The screen above shows all possible options. The options available for this step will differ depending on the configuration you made in the previous step. It will not be available when the option 'in current document' together with 'based on manual selection' was chosen in the previous step.

Select files from file browser Browse for one or more files that you wish to use.
Select files from domain Choose or create a domain of files to use, see the section called “How to select multiple files”.
Combine files based on different suffix/prefix When using multiple files, choose how they should be combined. E.g. if there is a certain naming convention for the files and the annotations of the first annotator are in files like "Recording4_R1.eaf" and those of the second annotator in files like "Recording4_R2.eaf" and suffix has been selected, these files will be combined automatically.
Combine tiers based on different suffix/prefix Similar as with files, when a certain naming convention has been used for tiers of different annotators, they can be combined on the basis of a prefix or suffix, e.g. A_LeftHand and B_LeftHand in case of prefix-based matching.
If Fleiss' kappa was selected and the tiers to compare are in different files, an option is available to create and store new EAF files containing the matching tiers (experimental).

Step 5. Tier selection

Figure 154. 5. Tier selection (current document / manual selection)

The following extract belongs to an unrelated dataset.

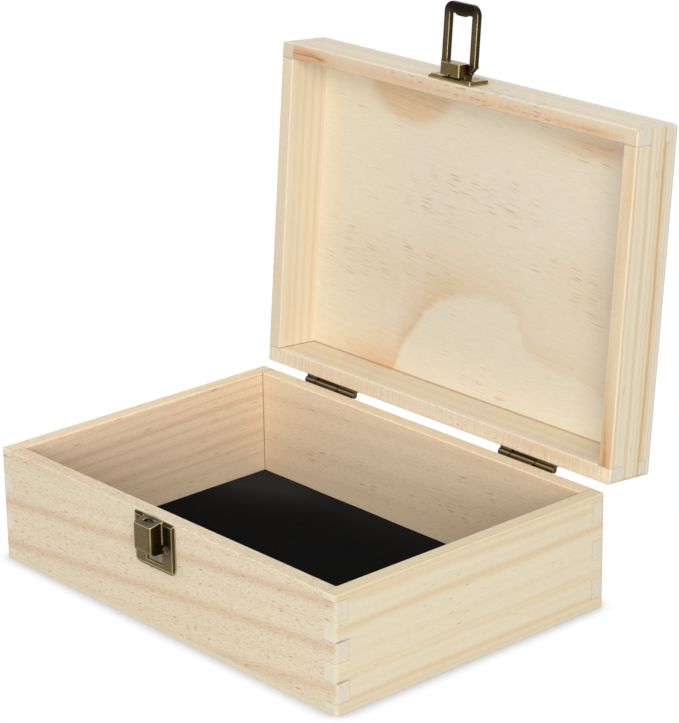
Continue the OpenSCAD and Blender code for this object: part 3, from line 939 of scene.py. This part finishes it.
@dataclass(frozen=True)
class BaseBox:
    """The lower box: four finger-jointed pine boards on a plywood panel."""

    joints: Joints = Joints(rim=52.1, first=2.9, pitch=8.8, up=-1.0)

    def front(self) -> PineFinish:
        """Describes the front board, with three pinkish bands that climb to the right.

        Returns:
            The board's finish.
        """
        rings = (Ring(-3.6, 2.6, 0.6, 0.14), Ring(8.0, 1.6, 0.2, 0.11), Ring(18.5, 2.3, 0.7, 0.10),
                 Ring(28.5, 1.4, 0.2, 0.10), Ring(37.7, 2.3, 0.75, 0.097),
                 Ring(46.0, 1.2, 0.2, 0.09))
        clusters = (Spot(-55, 27, 45, 9, 0.25), Spot(60, 36, 38, 8, 0.22), Spot(0, 8, 60, 5, 0.12))
        stains = (Spot(-84, 50, 24, 1.8, 0.5), Spot(20, 19, 40, 4, 0.25), Spot(60, 3, 40, 4, 0.3))
        # painted shade on the wood behind the catch, seen through its window and slot, and two
        # small dark marks by the rim's left end
        shade_and_marks = (Spot(MIDDLE, 39.0, 9, 3.6, 0.9), Spot(MIDDLE, 33.0, 11, 4.2, 0.66),
                 Spot(MIDDLE, 49.5, 5, 2.6, 0.9), Spot(-109.2, 50.4, 0.5, 1.8, 0.5),
                 Spot(-107.4, 48.8, 1.6, 0.4, 0.5))
        timber = Timber(pale=rgb(221, 208, 182), ring=rgb(210, 182, 153),
                        stain=rgb(216, 188, 158), tick=rgb(166, 132, 98))
        return PineFinish("pine_base_front", Seat.BASE, Axis.ACROSS, -HALF_DEEP, self.joints,
                          rings, TickFinish(0.20, clusters=clusters, seed=1.0), stains=stains,
                          shade_and_marks=shade_and_marks, lean=0.10, tilt=-0.5, grain=0.38, seed=1.0, timber=timber)

    def right(self) -> PineFinish:
        """Describes the right board, pale yellow with straight orange bands.

        Returns:
            The board's finish.
        """
        rings = (Ring(3.0, 0.8, 0.35), Ring(5.6, 1.5, 0.75), Ring(11.0, 1.4, 0.2),
                 Ring(15.0, 1.1, 0.4), Ring(17.4, 1.1, 0.4), Ring(20.6, 1.0, 0.12),
                 Ring(24.5, 1.6, 0.3), Ring(30.0, 1.4, 0.12), Ring(37.2, 2.0, 0.75, 0.006),
                 Ring(42.0, 1.2, 0.2), Ring(47.4, 1.7, 0.6, -0.019), Ring(51.3, 1.3, 0.6))
        clusters = (Spot(0, 31, 40, 4, 0.15), Spot(-20, 22, 30, 4, 0.15), Spot(10, 41, 40, 3, 0.12))
        # painted shadows in the gaps under two fingers by the front corner
        gap_shadows = tuple(Spot(-74.0, level, 4.5, 0.5, 0.5) for level in (14.3, 31.9))
        timber = Timber(pale=rgb(229, 219, 193), ring=rgb(224, 198, 155),
                        rim=rgb(220, 202, 164), tick=rgb(190, 160, 122))
        return PineFinish("pine_base_right", Seat.BASE, Axis.DEEP, HALF_WIDE, self.joints, rings,
                          TickFinish(0.08, clusters=clusters, seed=5.0), shade_and_marks=gap_shadows, tilt=-0.4,
                          grain=0.09, seed=21.0, timber=timber)

    def back(self) -> PineFinish:
        """Describes the back board, tan with clusters of reddish ticks.

        Returns:
            The board's finish.
        """
        rings = (Ring(13.0, 3.2, 0.2, 0.05), Ring(24.0, 4.0, 0.25, 0.05),
                 Ring(36.0, 2.6, 0.15, 0.05), Ring(46.0, 2.6, 0.3, 0.05))
        clusters = (Spot(-80, 45.5, 24, 3, 0.45), Spot(-38, 47, 16, 2.4, 0.4),
                    Spot(-70, 25, 32, 5, 0.4), Spot(-24, 18, 10, 3, 0.4), Spot(20, 20, 24, 5, 0.4),
                    Spot(35, 35, 18, 3, 0.4), Spot(50, 31, 12, 3, 0.4))
        # pale, on the inner face, is painted warmer and brighter than far, for light bounced round
        # the inside of the box
        timber = Timber(pale=rgb(243, 220, 188), ring=rgb(222, 190, 154),
                        stain=rgb(214, 184, 148), rim=rgb(230, 214, 184),
                        tick=rgb(138, 86, 58), far=rgb(231, 218, 193))
        ticks = TickFinish(0.06, long=8.5, wide=0.5, clusters=clusters, seed=9.0)
        return PineFinish("pine_base_back", Seat.BASE, Axis.ACROSS, HALF_DEEP - WALL, self.joints,
                          rings, ticks, stains=(Spot(80, 18, 60, 26, 0.35),), lean=0.05,
                          grain=0.21, seed=41.0, timber=timber)

    def left(self) -> PineFinish:
        """Describes the left board, pinkish tan with thin reddish lines.

        Returns:
            The board's finish.
        """
        rings = (Ring(11.0, 2.0, 0.2, 0.02), Ring(17.0, 1.0, 0.25, 0.02),
                 Ring(22.0, 1.8, 0.3, 0.02), Ring(29.0, 2.0, 0.25, 0.022),
                 Ring(34.5, 0.9, 0.3, 0.024), Ring(40.0, 1.6, 0.4, 0.025),
                 Ring(45.0, 0.9, 0.25, 0.026), Ring(49.5, 0.8, 0.25, 0.028))
        # pale, on the inner face, is painted warmer and brighter than far, for light bounced round
        # the inside of the box
        timber = Timber(pale=rgb(245, 221, 190), ring=rgb(211, 168, 133),
                        rim=rgb(226, 212, 182), tick=rgb(160, 108, 80),
                        far=rgb(231, 218, 193))
        ticks = TickFinish(0.16, long=8.0, wide=0.55, seed=13.0)
        return PineFinish("pine_base_left", Seat.BASE, Axis.DEEP, WALL - HALF_WIDE, self.joints,
                          rings, ticks, lean=0.022, grain=0.17, seed=61.0, timber=timber)

    def dress(self) -> None:
        """Dresses the four boards and the panel."""
        boards = {"front": self.front(), "right": self.right(), "back": self.back(),
                  "left": self.left()}
        for side, finish in boards.items():
            dress(f"base_{side}_wall", finish.make())
        panel = VeneerFinish("plywood_base", Seat.BASE, 0.0, seed=80.0, glue=0.25,
                             edge=rgb(229, 216, 190))
        dress("base_floor_panel", panel.make())


@dataclass(frozen=True)
class LidBox:
    """The lid: four lower boards under a plywood panel."""

    panel_under: float = 74.1
    joints: Joints = Joints(rim=52.5, first=8.8, pitch=8.8, up=1.0)

    def right(self) -> PineFinish:
        """Describes the right board with its strong orange band.

        Returns:
            The board's finish.
        """
        rings = (Ring(53.6, 0.8, 0.5), Ring(57.0, 1.2, 0.25), Ring(61.4, 1.2, 0.5),
                 Ring(65.0, 0.8, 0.3), Ring(67.4, 0.8, 0.45), Ring(70.2, 1.2, 1.0),
                 Ring(72.6, 0.6, 0.4))
        rim = (Spot(70, -3.5, 26, 4.0, 1.0), Spot(-50, -2.0, 30, 2.0, 0.5),
               Spot(0, -5.5, 90, 1.4, 0.45))
        timber = Timber(pale=rgb(232, 222, 197), ring=rgb(214, 180, 132),
                        stain=rgb(218, 180, 134), tick=rgb(176, 138, 98))
        return PineFinish("pine_lid_right", Seat.LID, Axis.DEEP, HALF_WIDE, self.joints, rings,
                          TickFinish(0.08, long=7.0, seed=17.0), rim_stains=rim, tilt=-0.3,
                          seed=101.0, timber=timber)

    def left(self) -> PineFinish:
        """Describes the left board, warm yellow with faint bands.

        Returns:
            The board's finish.
        """
        rings = (Ring(57.0, 1.2, 0.35), Ring(61.0, 1.2, 0.4), Ring(66.0, 1.2, 0.45),
                 Ring(71.0, 1.3, 0.5))
        timber = Timber(pale=rgb(230, 217, 195), ring=rgb(220, 194, 153),
                        rim=rgb(226, 206, 172))
        return PineFinish("pine_lid_left", Seat.LID, Axis.DEEP, WALL - HALF_WIDE, self.joints,
                          rings, TickFinish(0.05, long=6.0, seed=21.0), tilt=0.6, seed=121.0,
                          timber=timber)

    def back(self) -> PineFinish:
        """Describes the back board, beige with saw chatter.

        Returns:
            The board's finish.
        """
        rings = (Ring(58.0, 2.0, 0.3), Ring(66.0, 2.2, 0.3))
        rim = (Spot(75, 3.0, 30, 3.0, 0.5), Spot(-60, 4.0, 40, 2.5, 0.35))
        timber = Timber(pale=rgb(238, 225, 202), ring=rgb(222, 197, 164),
                        stain=rgb(222, 188, 146), rim=rgb(227, 210, 182),
                        tick=rgb(170, 128, 88))
        return PineFinish("pine_lid_back", Seat.LID, Axis.ACROSS, HALF_DEEP - WALL, self.joints,
                          rings, TickFinish(0.08, seed=25.0), rim_stains=rim, chatter=0.3,
                          grain=0.08, seed=141.0, timber=timber)

    def front(self) -> PineFinish:
        """Describes the front board, very pale outside, with a red-brown patch on its rim.

        Returns:
            The board's finish.
        """
        rings = (Ring(57.0, 2.0, 0.3), Ring(70.0, 2.5, 0.25))
        rim = (Spot(-94, 4.8, 15, 3.6, 1.35), Spot(-40, 4.5, 40, 3.0, 0.35),
               Spot(30, 4.5, 50, 2.4, 0.5), Spot(85, 5.0, 20, 2.0, 0.6))
        near = (Spot(26, 54, 30, 4, 0.8), Spot(20, 62, 40, 40, 0.15))
        timber = Timber(pale=rgb(228, 218, 198), ring=rgb(218, 190, 156),
                        stain=rgb(216, 172, 130), deep=rgb(168, 108, 80),
                        rim=rgb(214, 190, 156), tick=rgb(150, 90, 62))
        return PineFinish("pine_lid_front", Seat.LID, Axis.ACROSS, -HALF_DEEP, self.joints, rings,
                          TickFinish(0.06, long=6.0, clusters=near, seed=29.0), rim_stains=rim,
                          grain=0.06, seed=161.0, timber=timber)

    def dress(self) -> None:
        """Dresses the four boards and the panel."""
        boards = {"right": self.right(), "left": self.left(), "back": self.back(),
                  "front": self.front()}
        for side, finish in boards.items():
            dress(f"lid_{side}_wall", finish.make())
        panel = VeneerFinish("plywood_lid", Seat.LID, self.panel_under, seed=180.0)
        dress("lid_top_panel", panel.make())


@dataclass(frozen=True)
class FeltLiner:
    """The black felt sheet that lies on the bottom."""

    cell: float = 1.6
    round_edge: float = 0.35
    waves: float = 0.12

    def build(self) -> None:
        """Builds the sheet in the place of its plain solid."""
        low, high = (Vector(corner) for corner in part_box("felt_liner"))
        size, middle = high - low, (high + low) / 2
        cols, rows = (round(size[i] / (self.cell * MM)) for i in (0, 1))
        shape = bmesh.new()
        bmesh.ops.create_grid(shape, x_segments=cols, y_segments=rows, size=0.5)
        bmesh.ops.scale(shape, vec=(size.x, size.y, 1.0), verts=shape.verts)
        lifted = bmesh.ops.extrude_face_region(shape, geom=shape.faces[:])
        top = [v for v in lifted["geom"] if isinstance(v, bmesh.types.BMVert)]
        bmesh.ops.translate(shape, vec=(0.0, 0.0, size.z - self.waves * MM), verts=top)
        bmesh.ops.translate(shape, vec=(middle.x, middle.y, low.z), verts=shape.verts)
        bmesh.ops.recalc_face_normals(shape, faces=shape.faces)
        rim = [e for e in shape.edges if e.calc_face_angle(0.0) > 1.0]
        bmesh.ops.bevel(shape, geom=rim, offset=self.round_edge * MM, offset_type="OFFSET",
                        segments=3, profile=0.5, affect="EDGES", material=-1)
        for vert in shape.verts:
            if vert.co.z > low.z + size.z * 0.8:
                swell = noise.noise(vert.co * 45.0) + 0.4 * noise.noise(vert.co * 160.0)
                vert.co.z += self.waves * MM * max(-1.0, min(1.0, swell))
        for face in shape.faces:
            face.smooth = True
        mesh = bpy.data.meshes.new("felt_sheet")
        shape.to_mesh(mesh)
        shape.free()
        mesh.materials.append(FeltFinish().make())
        piece = bpy.data.objects.new("felt_sheet", mesh)
        bpy.context.collection.objects.link(piece)
        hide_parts("felt_liner")
        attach(piece, "base")
        LOG.info("built the felt sheet")


@dataclass(frozen=True)
class Hardware:
    """Hinges, catch, hasp and swing loop in antique brass."""

    screw_out: float = 7.9
    hinge_out: float = 63.6
    joints: Numbers = (-9.4, 5.6)
    loop_edges: Numbers = (-10.4, 6.8)
    plates: float = 0.22
    small: float = 0.12

    def build(self) -> None:
        """Builds every metal piece with eased edges."""
        self._hinges()
        self._catch()
        self._hasp()

    def _hinges(self) -> None:
        """Builds the two hinges, with painted shade between knuckles and painted highlights."""
        # painted shade in the gaps between the knuckles, and painted highlights along the barrels
        joints = tuple(Spot(MIDDLE + side * self.hinge_out + joint, 52.3, 0.45, 9.0, 0.85)
                       for side in (-1, 1) for joint in self.joints)
        finish = BrassFinish("brass_hinge", Seat.BASE, front=0.55, up=0.35, down=0.1, side=0.3,
                             turn=Turn.BARREL, shine=0.45, outline=0.8, shade_spots=joints, seed=15.0,
                             lit_face=rgb(148, 120, 78), gold=rgb(204, 180, 132)).make()
        for node in ("hinge_left_base_leaf", "hinge_right_base_leaf", "hinge_left_pin",
                     "hinge_right_pin", "hinge_base_screws"):
            eased_copy(node, self.small, finish, "base")
        for node in ("hinge_left_lid_leaf", "hinge_right_lid_leaf", "hinge_lid_screws"):
            eased_copy(node, self.small, finish, "lid")

    def _catch(self) -> None:
        """Builds the catch with painted shade by its housing, round its screws and in its slot."""
        # painted shade beside the housing, round the screws and in the slot
        sides = (MIDDLE - self.screw_out, MIDDLE + self.screw_out)
        shade_spots = (*(Spot(MIDDLE + out, 46.0, 2.6, 7.5, 0.8) for out in (-9.0, 9.0)),
                   *(Spot(side, 39.4, 2.8, 2.8, 0.95) for side in sides))
        slot = Spot(MIDDLE, 51.03, 3.2, 0.6, 1.0)
        finish = BrassFinish("brass_catch", Seat.BASE, front=0.68, sloped=0.7,
                             shade_spots=(*shade_spots, slot), seed=3.0).make()
        eased_copy("catch_plate", self.plates, finish, "base", least=24.0)
        screw = BrassFinish("brass_screw", Seat.BASE, front=0.6, seed=5.0,
                            lit_face=rgb(112, 96, 64), gold=rgb(214, 196, 150)).make()
        eased_copy("catch_screws", self.small, screw, "base")

    def _hasp(self) -> None:
        """Builds hasp plate, screws and swing loop, with painted shade at the loop's end bar."""
        # the hasp's front faces are painted up towards gold, a painted highlight
        finish = BrassFinish("brass_hasp", Seat.LID, front=0.6, down=0.68, up=0.4, side=0.35,
                             turn=Turn.SIDEWAYS, front_glint=0.5, seed=7.0,
                             lit_face=rgb(124, 101, 62)).make()
        eased_copy("hasp_plate", self.plates, finish, "lid", least=24.0)
        eased_copy("hasp_screws", self.small, finish, "lid")
        # painted shade on the loop's end bar and along the edges of its legs
        bar = (Spot(MIDDLE, 239.5, 15.0, 4.4, 1.2),
               *(Spot(MIDDLE + side, 222.0, 0.5, 40.0, 0.85) for side in self.loop_edges))
        loop = BrassFinish("brass_loop", Seat.LOOP, front=0.55, up=0.1, down=0.3, side=0.1,
                           shine=0.6, outline=0.85, shade_spots=bar, seed=11.0,
                           lit_face=rgb(122, 101, 67), gold=rgb(208, 190, 144)).make()
        eased_copy("hasp_loop", self.small, loop, "loop")


def main() -> None:
    """Builds the studio and dresses the box, piece by piece."""
    logging.basicConfig(level=logging.INFO, format="%(name)s: %(message)s")
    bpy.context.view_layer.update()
    studio = Studio()
    studio.camera()
    studio.floor()
    studio.light()
    bpy.context.scene.view_settings.view_transform = "Standard"
    BaseBox().dress()
    FeltLiner().build()
    LidBox().dress()
    Hardware().build()


if __name__ == "__main__":
    main()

In this last dialog, you will select the tiers used for comparison. The layout will be different, based on what you selected in previous steps. The screen above displays the dialog when you've chosen the option 'In the current document' & 'based on manual selection' in step 3. You can manually select which tiers to compare.

Figure 155. Tier selection (in the same file / based on suffix)

The dialog above will appear when 'based on pre/suffix' in step 3 is chosen. Marking a tier from an annotator will result in a highlighted corresponding tier in the lower part of the dialog. When 'based on same tier name' was chosen, you can only select tier names, corresponding tiers will not be visible in the dialog.

Finally, click Next or Finish to save the output text file to a location on your computer.